The three major grocers, then, offer a choice for investors. Loblaw, busily integrating Shoppers Drug Mart as it continues its stellar performance, is the top pick of analysts, with 12 of 16 rating it a "buy," according to Bloomberg. Metro offers high performance, a track record of dividend increases, and a scintillating piece – of top-performing convenience-store company Alimentation Couche-Tard – but, priced at an unusually high level compared to its past history, it gives some analysts pause. And Empire, the grocery stock trading closest to its 52-week low, is a turnaround play, appropriate for investors who are willing to wait for it to straighten out its Safeway problems.

At Loblaw, the company's second-quarter results, released in August, "tick all the right boxes," said RBC Dominion Securities analyst Irene Nattal. Ms. Nattal, who has an "outperform" rating and $77 target price on Loblaw (versus Friday's close of $66.27) says the company's sales growth in the quarter proved the company passed along the inflation in food costs directly to the consumer, and then added more revenue through higher traffic and bigger "baskets" as a result of customers buying more. The company also announced the closing of 52 underperforming stores, demonstrating a "greater focus" on return on capital, Ms. Nattal says. (The Competition Bureau has been investigating Loblaw about its pricing practices with suppliers; the resolution will likely impact future profitability.)
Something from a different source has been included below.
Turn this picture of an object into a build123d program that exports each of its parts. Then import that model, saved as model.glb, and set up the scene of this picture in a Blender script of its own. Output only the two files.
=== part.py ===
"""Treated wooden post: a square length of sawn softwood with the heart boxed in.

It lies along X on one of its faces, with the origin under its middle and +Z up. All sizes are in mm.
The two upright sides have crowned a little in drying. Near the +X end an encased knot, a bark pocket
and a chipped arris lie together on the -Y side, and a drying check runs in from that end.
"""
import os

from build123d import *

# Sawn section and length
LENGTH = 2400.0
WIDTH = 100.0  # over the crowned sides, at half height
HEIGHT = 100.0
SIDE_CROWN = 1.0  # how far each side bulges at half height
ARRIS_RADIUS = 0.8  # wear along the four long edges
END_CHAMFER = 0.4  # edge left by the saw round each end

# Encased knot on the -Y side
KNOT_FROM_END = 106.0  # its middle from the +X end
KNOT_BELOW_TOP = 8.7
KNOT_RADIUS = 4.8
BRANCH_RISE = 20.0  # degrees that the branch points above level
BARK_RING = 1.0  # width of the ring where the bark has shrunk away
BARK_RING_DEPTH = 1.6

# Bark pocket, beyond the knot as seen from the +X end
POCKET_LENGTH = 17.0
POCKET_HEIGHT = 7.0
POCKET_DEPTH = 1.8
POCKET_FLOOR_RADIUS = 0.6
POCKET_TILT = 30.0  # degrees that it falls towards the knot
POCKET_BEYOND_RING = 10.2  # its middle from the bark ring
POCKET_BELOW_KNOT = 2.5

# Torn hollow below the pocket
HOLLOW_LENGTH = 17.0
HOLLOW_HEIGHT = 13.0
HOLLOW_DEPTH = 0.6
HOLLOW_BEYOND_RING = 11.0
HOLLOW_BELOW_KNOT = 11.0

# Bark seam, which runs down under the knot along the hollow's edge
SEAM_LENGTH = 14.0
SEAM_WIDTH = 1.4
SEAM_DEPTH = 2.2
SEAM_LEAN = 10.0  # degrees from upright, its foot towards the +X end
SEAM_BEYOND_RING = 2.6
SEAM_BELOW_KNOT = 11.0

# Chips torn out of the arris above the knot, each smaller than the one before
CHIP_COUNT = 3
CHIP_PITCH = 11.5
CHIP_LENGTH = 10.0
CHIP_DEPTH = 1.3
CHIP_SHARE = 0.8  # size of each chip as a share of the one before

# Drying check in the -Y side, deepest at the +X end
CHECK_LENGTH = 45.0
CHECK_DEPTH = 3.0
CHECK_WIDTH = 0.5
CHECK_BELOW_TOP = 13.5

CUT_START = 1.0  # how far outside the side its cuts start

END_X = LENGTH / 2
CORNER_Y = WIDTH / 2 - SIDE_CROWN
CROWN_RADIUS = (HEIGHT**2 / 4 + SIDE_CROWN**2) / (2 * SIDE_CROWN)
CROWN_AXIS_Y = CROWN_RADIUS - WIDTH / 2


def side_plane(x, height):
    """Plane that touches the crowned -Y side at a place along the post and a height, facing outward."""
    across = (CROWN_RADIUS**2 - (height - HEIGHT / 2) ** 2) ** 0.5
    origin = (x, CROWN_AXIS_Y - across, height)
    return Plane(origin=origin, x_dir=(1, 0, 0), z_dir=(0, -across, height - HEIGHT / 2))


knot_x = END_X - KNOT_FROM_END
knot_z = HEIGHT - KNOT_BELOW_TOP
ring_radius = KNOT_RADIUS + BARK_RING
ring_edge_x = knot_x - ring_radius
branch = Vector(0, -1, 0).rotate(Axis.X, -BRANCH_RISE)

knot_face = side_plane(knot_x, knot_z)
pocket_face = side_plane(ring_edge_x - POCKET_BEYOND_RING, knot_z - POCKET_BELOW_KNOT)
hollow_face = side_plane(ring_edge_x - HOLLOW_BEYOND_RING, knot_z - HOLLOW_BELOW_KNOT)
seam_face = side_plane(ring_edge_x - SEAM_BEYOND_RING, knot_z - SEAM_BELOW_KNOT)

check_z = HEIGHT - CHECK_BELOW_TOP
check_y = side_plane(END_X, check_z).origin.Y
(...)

David Hartley of Credit Suisse, who has a $79 target price, says he expects strong free cash flow at Loblaw – which has the highest debt load of the three grocers, owing to its Shoppers Drug Mart purchase – to result in an announcement of a dividend increase or a share buyback sometime in the next three to six months. (CIBC's Mr. Caicco, it should be noted, raised his Loblaw target price to $89 in August as part of his "glory days" thesis.)
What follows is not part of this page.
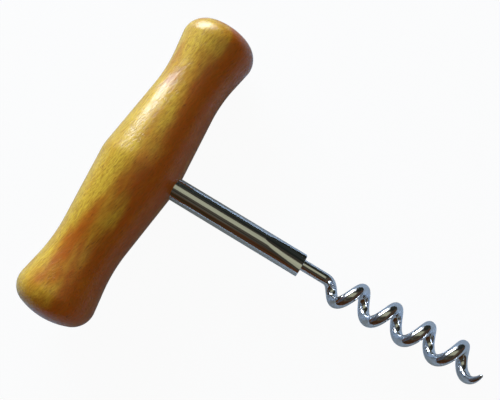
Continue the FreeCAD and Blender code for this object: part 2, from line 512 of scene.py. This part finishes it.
@dataclass
class Shank:
    """Steel tube from the handle, its free end pressed flatter on one side."""

    radius: float = 3.54
    wall: float = 0.65
    reach: float = 55.4
    depth: float = 6.275
    wire_radius: float = 1.7
    wire_fit: float = 0.02
    wire_side: float = 27.0
    dent_radius: float = 7.0
    dent_side: float = 20.0
    dent_length: float = 12.9
    dent_depth: float = 0.9
    dent_edge: float = 0.3
    corner: float = 0.8
    corner_run: float = 3.0
    rim: float = 0.12
    sides: int = 192

    @property
    def wire_offset(self) -> float:
        """Gives how far the wire lies beside the tube's axis."""
        return self.radius - self.wall - self.wire_radius - self.wire_fit

    def wire_seat(self) -> Vector:
        """Gives the wire's place in the tube's section."""
        side = math.radians(self.wire_side)
        return Vector((0.0, math.sin(side), -math.cos(side))) * self.wire_offset

    def pressed(self, x: float, angle: float, round_radius: float) -> float:
        """Finds the tube's radius, smaller where its end is pressed to a flatter arc.

        Args:
            x: place along the shank.
            angle: direction round the shank, in radians.
            round_radius: the radius before the dent.

        Returns:
            The radius, blended over the dent's edge.
        """
        share = (x - self.reach) / self.dent_length + 1
        depth = self.dent_depth * min(max(share, 0.0), 1.0)
        if depth <= 0:
            return round_radius
        flat_radius = self.dent_radius - self.radius + round_radius
        centre = flat_radius - round_radius + depth
        turn = angle - math.radians(90 - self.dent_side)
        flat = math.sqrt(flat_radius**2 - (centre * math.sin(turn)) ** 2) - centre * math.cos(turn)
        blend = min(self.dent_edge, depth)
        near = max(blend - abs(flat - round_radius), 0.0) / blend
        return min(flat, round_radius) - near * near * blend / 4

    def pulled(self, x: float, y: float) -> float:
        """Finds how far the worn corner on one side of the end draws a point back.

        Args:
            x: place along the shank.
            y: place across the shank.

        Returns:
            The distance along the shank.
        """
        out = min(max(y - self.radius + self.corner, 0.0), self.corner)
        share = min(max((x - self.reach) / self.corner_run + 1, 0.0), 1.0)
        return (self.corner - math.sqrt(self.corner**2 - out**2)) * share

    def ring(self, x: float, round_radius: float, inset: float = 0.0) -> list[Vector]:
        """Draws one ring of the tube's skin.

        Args:
            x: place along the shank.
            round_radius: the radius before the dent.
            inset: how far the ring is drawn in, at the rounded rim.

        Returns:
            The ring's points.
        """
        points = []
        for k in range(self.sides):
            angle = 2 * math.pi * k / self.sides
            radius = self.pressed(x, angle, round_radius) - inset
            y, z = radius * math.cos(angle), radius * math.sin(angle)
            points.append(Vector((x - self.pulled(x, y), y, z)))
        return points

    def build(self, pose: Matrix) -> bpy.types.Object:
        """Builds the tube, its outer skin, rounded rim and bore.

        Args:
            pose: the corkscrew's pose.

        Returns:
            The tube.
        """
        plain_end = self.reach - self.dent_length - 1
        dented = self.reach - self.rim - plain_end
        stations = [-self.depth + (plain_end + self.depth) * k / 24 for k in range(25)]
        stations += [plain_end + dented * k / 80 for k in range(1, 81)]
        bore = self.radius - self.wall
        rings = [self.ring(-self.depth, bore)]
        rings += [self.ring(x, self.radius) for x in stations]
        turns = [math.pi / 2 * k / 5 for k in range(1, 6)]
        for turn in turns:
            x = self.reach - self.rim * (1 - math.sin(turn))
            rings.append(self.ring(x, self.radius, self.rim * (1 - math.cos(turn))))
        for turn in reversed(turns):
            x = self.reach - self.rim * (1 - math.sin(turn))
            rings.append(self.ring(x, bore, -self.rim * (1 - math.cos(turn))))
        rings += [self.ring(x, bore) for x in reversed(stations[1:])]
        rings.append(self.ring(-self.depth + 0.5, bore))
        piece = loft("shank_tube_skin", rings)
        piece.data.transform(pose)
        return piece

    def dress(self, piece: bpy.types.Object, finish: bpy.types.Material) -> None:
        """Gives the tube its finish and its place in the frame.

        Args:
            piece: the tube.
            finish: the chrome that tube and worm share.
        """
        piece.data.materials.append(finish)
        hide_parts("shank_tube")
        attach(piece, "root")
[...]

Ms. Nattal is also bullish on Metro, saying its August results continued to support her thesis that Metro's "relentless focus on solid execution of strategies" to drive sales growth while also boosting profit will deliver strong returns to shareholders. She has a $41 target price, versus Friday's close of $36.06. She's one of eight analysts with "buy" ratings, according to Bloomberg, versus five "holds" and two "sells."

The quirk in Metro's valuation is that it holds roughly $2-billion – about a 6-per-cent stake – worth of stock in convenience store operator Couche-Tard, one of the top-performing consumer stocks on the Toronto Stock Exchange. That's helped spike Metro's share price, so much so that a number of analysts say the current levels can't be supported by Metro's actual grocery performance. "Valuation remains our issue," says Credit Suisse's Mr. Hartley, who has an "underperform" rating and $33 target price on the shares. While he says Metro "continues to manage the business well," the stock is trading well above its 10-year average on a price-to-cash-flow basis. "We are concerned with the potential of a reversion to the mean."

Empire presents no such worries about trading above historical multiples. The company has deeply troubled investors this year with its progress reports on Sobey's acquisition of Safeway Canada. Barclays Capital analyst Jim Durran reflected that with his September notes titled "An integration gone wrong" and "No quick fix: Recovery to take time."

Empire's explanation is that while the integration of information-technology systems went smoothly from a technical standpoint, Safeway employees were slow to adapt to the new computers, leading to excessive "shrinkage," or inventory that went bad, and, as Mr. Durran describes it, "suboptimal" management of the stores' sales and promotions. Mr. Durran believes the problems will be fixed and the merger cost savings will be achieved, but the current problems keep his rating at an "equal weight" and $29 target price.